Start of Extracted records
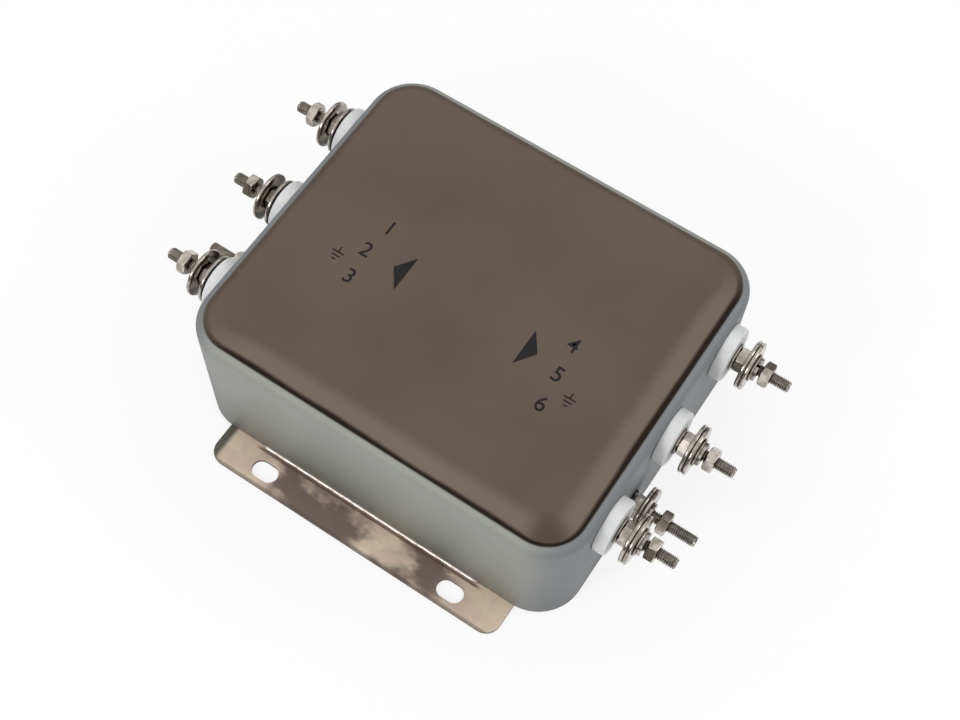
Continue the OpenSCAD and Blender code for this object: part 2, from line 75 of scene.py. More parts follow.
back = Vector((
    math.sin(CAMERA_AZIMUTH) * math.cos(CAMERA_ELEVATION),
    -math.cos(CAMERA_AZIMUTH) * math.cos(CAMERA_ELEVATION),
    math.sin(CAMERA_ELEVATION),
))
right = Vector((math.cos(CAMERA_AZIMUTH), math.sin(CAMERA_AZIMUTH), 0))
turned = Matrix((right, back.cross(right), back)).transposed()
camera_data = bpy.data.cameras.new("camera")
camera_data.lens = CAMERA_LENS
camera_data.clip_start = 0.01
camera = bpy.data.objects.new("camera", camera_data)
bpy.context.scene.collection.objects.link(camera)
camera.matrix_world = (
    Matrix.Translation(CAMERA_TARGET + back * CAMERA_DISTANCE)
    @ turned.to_4x4()
    @ Matrix.Rotation(CAMERA_ROLL, 4, "Z")
)
bpy.context.scene.camera = camera
bpy.context.scene.view_settings.view_transform = "Standard"

# ---- Floor and light ---------------------------------------------------------
# A white table in an even white tent. Bright metal is seen by what it mirrors, so the
# tent has a grey gap low down all round, higher at the front, which puts the dark lines
# on studs and nuts.

FLOOR_SIZE = 3.0
FLOOR_PLAIN_SHARE = 0.8         # what is left of the floor takes the object's shadow
TENT_ROOF = "#FFFEFC"
TENT_WALL = "#F6F8FA"
TENT_GAP = "#6A655F"
GAP_TOP = (0.12, 0.3)           # where the gap fades out and the roof fades in, as the
ROOF_FOOT = (0.5, 0.8)          # upward part of a direction
FRONT_RISE = 0.12               # how much higher the gap stands at the front


def linear(hex_colour):
    """An sRGB hex colour as linear RGBA."""
    channels = [int(hex_colour[i:i + 2], 16) / 255 for i in (1, 3, 5)]
    return [c / 12.92 if c <= 0.04045 else ((c + 0.055) / 1.055) ** 2.4 for c in channels] + [1]


def add_node(tree, kind, settings={}, inputs={}):
    """One node with its settings, and its inputs set to a value or linked to an output."""
    made = tree.nodes.new(kind)
    for name, value in settings.items():
        setattr(made, name, value)
    for name, value in inputs.items():
        if isinstance(value, bpy.types.NodeSocket):
            tree.links.new(value, made.inputs[name])
        else:
            made.inputs[name].default_value = value
    return made


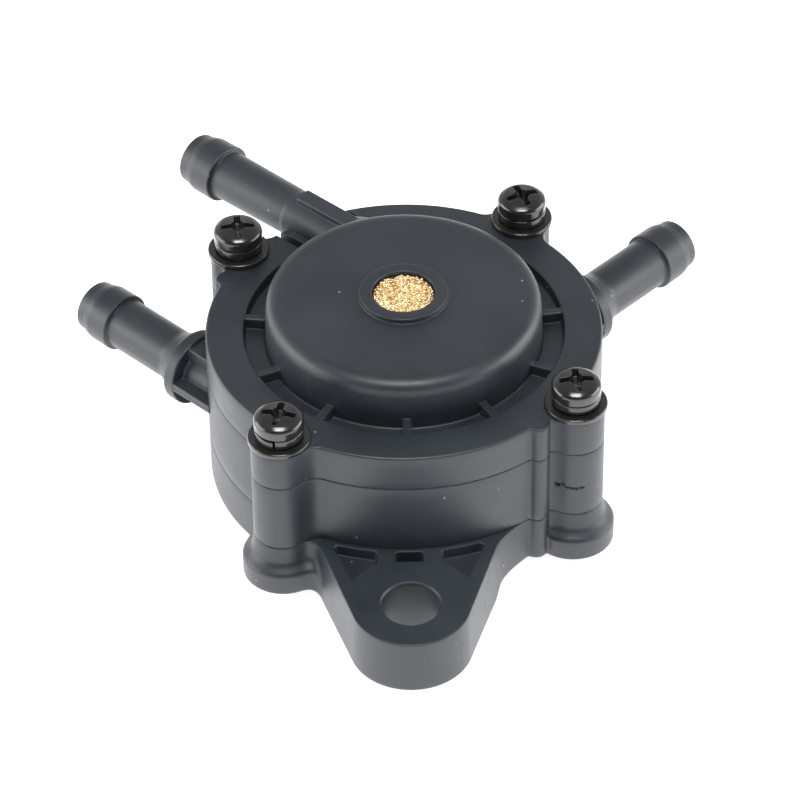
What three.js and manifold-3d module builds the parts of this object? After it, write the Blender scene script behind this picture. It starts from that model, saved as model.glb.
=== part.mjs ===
// Pulse-driven diaphragm fuel pump for a small engine.
// Three moulded bodies are stacked on one axis and held by four screws: a lower body with two
// mounting ears, a middle body with the two fuel ports and both valves, and a top cover with a
// dome, the pulse port and a porous bronze vent disc. Millimetres, +Z up.
// The origin is on the body axis, in the plane of the two ear pads and the centre pad.
// Ears point along -Y and +Y.
import * as THREE from "three";
import { mergeVertices } from "three/addons/utils/BufferGeometryUtils.js";
import Module from "manifold-3d";

const wasm = await Module();
wasm.setup();

// ---------- driving sizes ----------
const bodyRadius = 27; // outer wall of all three bodies
const standOff = 1.1; // body underside above the mounting plane
const lowerHeight = 6.95; // lower body without its pads
const middleHeight = 10.65;
const flangeHeight = 5.5; // top cover, up to the top of its flange
const seamClearance = 0; // the bodies are clamped face to face

const bossStandOut = 1.2; // screw axis outside the body wall
const bossRadius = 3.9;
const bossFillet = 2.2;
const bossAngles = { front_right: -36.9, back_right: 53.1, back_left: 143.1, front_left: 233.1 };
const keyAngles = [-49.5, 155]; // half-round keys that line the bodies up
const keyRadius = 1.5;
const keyInset = 0.2; // key axis inside the body wall
const footRadius = 5.5;
const footRimHeight = 3;
const footFlareHeight = 1.5;

const earReach = 10.5; // mounting hole axis outside the body wall
const earTipRadius = 8.15;
const earFlareAngle = 18; // each side, towards the body
const earRoot = 4; // ear stock run back inside the body wall
const earHoleRadius = 3.86;
const earPocketDepth = 1.5;
const earPocketLip = 0.5; // pocket edge outside the body wall
const earPocketCorner = { innerX: 4.3, tipX: 7.7, outerX: 9.8 };
const earRingRadius = 9; // solid ring round the mounting hole, the near edge of each pocket
const earPocketBevel = { width: 0.5, depth: 0.6 }; // cut outer corner of each pocket
const earSlot = { halfWidth: 1.9, length: 2.2, depth: 4 };
const centrePadRadius = 8;

const flangeWidth = 5.2; // body wall to the edge of the moat
const moatWidth = 2.9;
const moatDepth = 1.75;
const ribCount = 11;
const ribWidth = 1.2;
const ribDrop = 0.1; // rib top below the flange top
const ribOverlap = 0.5; // rib ends sunk into both moat walls
const domeWall = 2.3;
const domeRise = 5.6; // dome top above the flange top
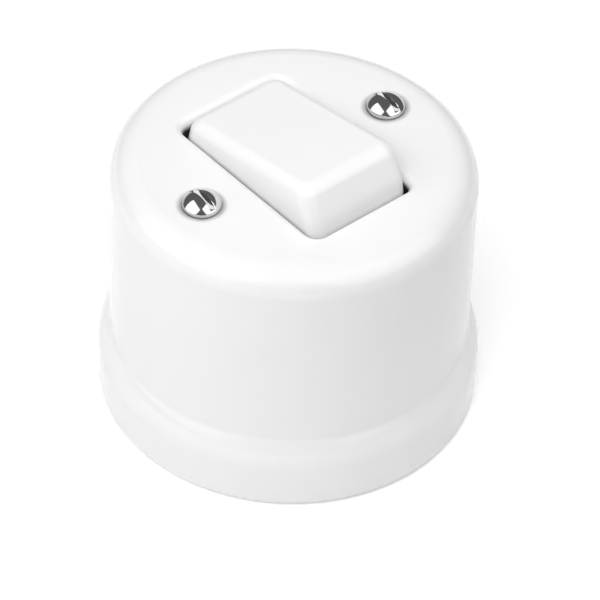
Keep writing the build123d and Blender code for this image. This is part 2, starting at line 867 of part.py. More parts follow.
def assembly():
    """List every piece of the switch under its own name."""
    pieces = {
        "cover": cover(),
        "base": base(),
        "cover_screws": cover_screws(),
        "support_pillars": support_pillars(),
        "pillar_screws": pillar_screws(),
        "bridge": bridge(),
        "bridge_screws": bridge_screws(),
        "switch_body": switch_body(),
        "bottom_plate": bottom_plate(),
        "plate_screws": plate_screws(),
        "pivot_pin": pivot_pin(),
        "fixed_rivets": fixed_rivets(),
        "terminal_screws": terminal_screws(),
        "clamp_plates": clamp_plates(),
        "rocker_key": rocker_key(),
        "rocker_cradle": rocker_cradle(),
    }
    for name, side in (("left", -1), ("right", 1)):
        pieces["line_terminal_" + name] = line_terminal(side)
        pieces["load_terminal_" + name] = load_terminal(side)
        pieces["moving_contact_" + name] = moving_contact(side)
        pieces["moving_rivet_" + name] = moving_rivet(side)
        pieces["plunger_" + name] = plunger(side)
        pieces["spring_" + name] = spring(side)
    return pieces


os.makedirs("parts", exist_ok=True)
for node, shape in assembly().items():
    export_step(shape, "parts/" + node + ".step")
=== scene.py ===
from math import acos, asin, atan, cos, degrees, hypot, pi, radians, sin, tan

import bmesh
import bpy
from mathutils import Matrix, Vector

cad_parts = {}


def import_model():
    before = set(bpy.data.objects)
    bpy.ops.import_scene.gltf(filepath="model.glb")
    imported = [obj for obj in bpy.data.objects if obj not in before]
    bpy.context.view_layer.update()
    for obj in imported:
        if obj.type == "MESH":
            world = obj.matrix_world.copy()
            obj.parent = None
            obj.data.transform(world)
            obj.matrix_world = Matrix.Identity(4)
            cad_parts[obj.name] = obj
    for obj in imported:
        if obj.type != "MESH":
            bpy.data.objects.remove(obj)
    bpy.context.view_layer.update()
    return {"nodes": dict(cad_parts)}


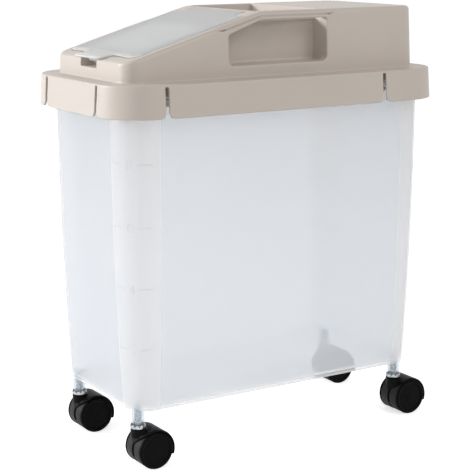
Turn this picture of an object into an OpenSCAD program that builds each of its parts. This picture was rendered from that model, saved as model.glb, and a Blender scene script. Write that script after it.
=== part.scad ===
// Rice bin on four twin-wheel casters, with a lift-off top cover and a flip lid over its pour mouth.
// Frame: origin on the floor under the middle of the bin, +Z up, the pour mouth at the -Y end.

/* [Casters] */
// Diameter of each wheel
wheel_d = 33; // [28:0.5:36]
// Width of each wheel
wheel_w = 13; // [11:0.5:14]
// Thickness of the web between the two wheels of a caster
web_t = 2.2; // [1.8:0.1:3]
// Distance of the wheel axle behind the swivel axis
trail = 10.6; // [9:0.2:12]
// Diameter of the wheel axle
axle_d = 4; // [3:0.5:5]
// Radial gap between the wheels and the fender over them
fender_gap = 0.7; // [0.5:0.1:1.2]
// Wall of the fender
fender_t = 1.8; // [1.5:0.1:2.5]
// How far the fender reaches round the back of the wheels, in degrees below the axle
fender_wrap = 20; // [0:1:30]
// Diameter of the swivel stem
stem_d = 6; // [5:0.5:7]
// Outer diameter of the steel sleeve that the stem turns in
sleeve_d = 9.6; // [9:0.1:10.5]
// Outer diameter of the round socket under the container
socket_d = 12.2; // [11.8:0.1:14]
// Length of the socket below the container's floor
socket_drop = 15.6; // [13:0.2:20]
// Number of teeth round the crown of the sleeve
crown_teeth = 10; // [6:1:14]
// Height of the crown's teeth
crown_h = 2.4; // [1.5:0.1:3]
// Distance of each swivel axis from the long edge of the container's floor
caster_inset_x = 15.1; // [14:0.1:20]
// Distance of each swivel axis from the short edge of the container's floor
caster_inset_y = 9.7; // [9:0.1:16]

/* [Container] */
// Outside length of the container at its rim
container_l = 317; // [290:1:330]
// Outside width of the container at its rim
container_w = 161; // [150:1:168]
// Height of the container from its floor to its rim
container_h = 274; // [220:1:300]
// Corner radius of the container at its rim
container_r = 30.5; // [26:0.5:34]
// How much smaller each side is at the floor than at the rim
floor_inset = 7.6; // [5:0.1:9]
// Wall of the container
container_wall = 2.2; // [1.8:0.1:3]
// Thickness of the container's floor
floor_t = 3; // [2.4:0.1:5]
// Round along the container's bottom edge
bottom_round = 4; // [2:0.5:6]
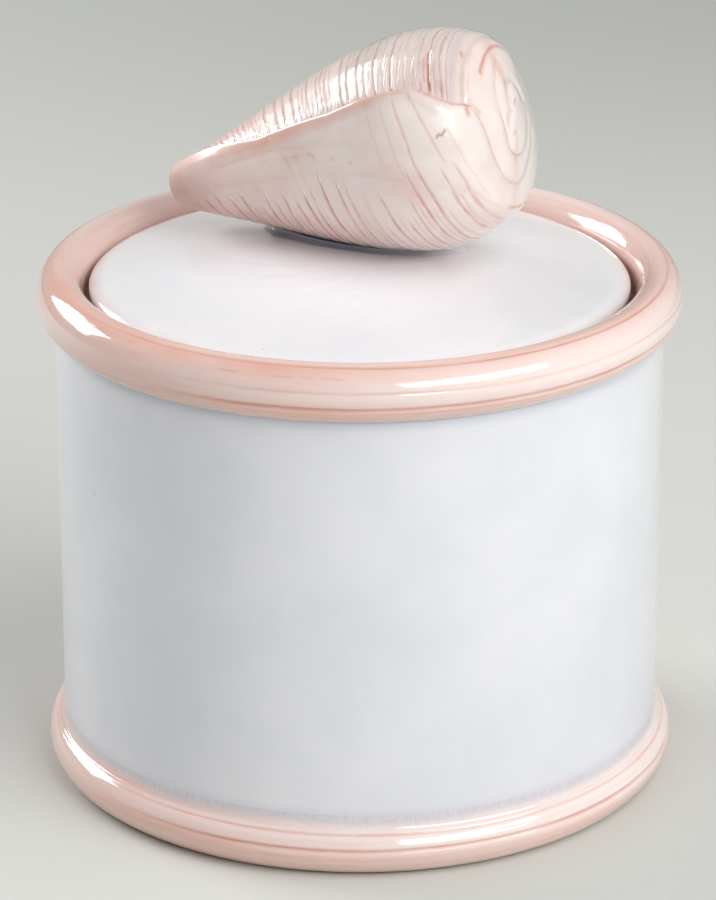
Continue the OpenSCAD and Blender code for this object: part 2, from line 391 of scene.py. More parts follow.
End of Extracted records
Begin with the line containing "name] = moving_contact(side)" and end with the line containing "Turn this picture"; repeat every line from start to finish exactly, and nothing outside them.

### Answer for the task
        pieces["moving_contact_" + name] = moving_contact(side)
        pieces["moving_rivet_" + name] = moving_rivet(side)
        pieces["plunger_" + name] = plunger(side)
        pieces["spring_" + name] = spring(side)
    return pieces


os.makedirs("parts", exist_ok=True)
for node, shape in assembly().items():
    export_step(shape, "parts/" + node + ".step")
=== scene.py ===
from math import acos, asin, atan, cos, degrees, hypot, pi, radians, sin, tan

import bmesh
import bpy
from mathutils import Matrix, Vector

cad_parts = {}


def import_model():
    before = set(bpy.data.objects)
    bpy.ops.import_scene.gltf(filepath="model.glb")
    imported = [obj for obj in bpy.data.objects if obj not in before]
    bpy.context.view_layer.update()
    for obj in imported:
        if obj.type == "MESH":
            world = obj.matrix_world.copy()
            obj.parent = None
            obj.data.transform(world)
            obj.matrix_world = Matrix.Identity(4)
            cad_parts[obj.name] = obj
    for obj in imported:
        if obj.type != "MESH":
            bpy.data.objects.remove(obj)
    bpy.context.view_layer.update()
    return {"nodes": dict(cad_parts)}


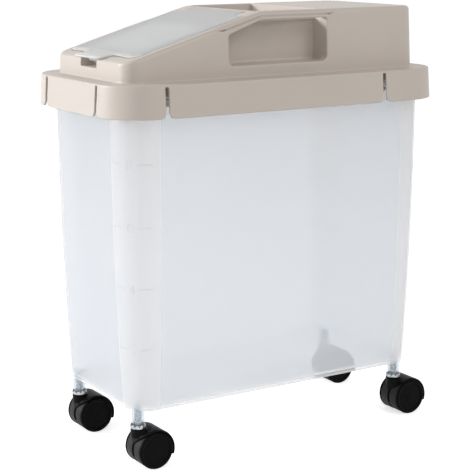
Turn this picture of an object into an OpenSCAD program that builds each of its parts. This picture was rendered from that model, saved as model.glb, and a Blender scene script. Write that script after it.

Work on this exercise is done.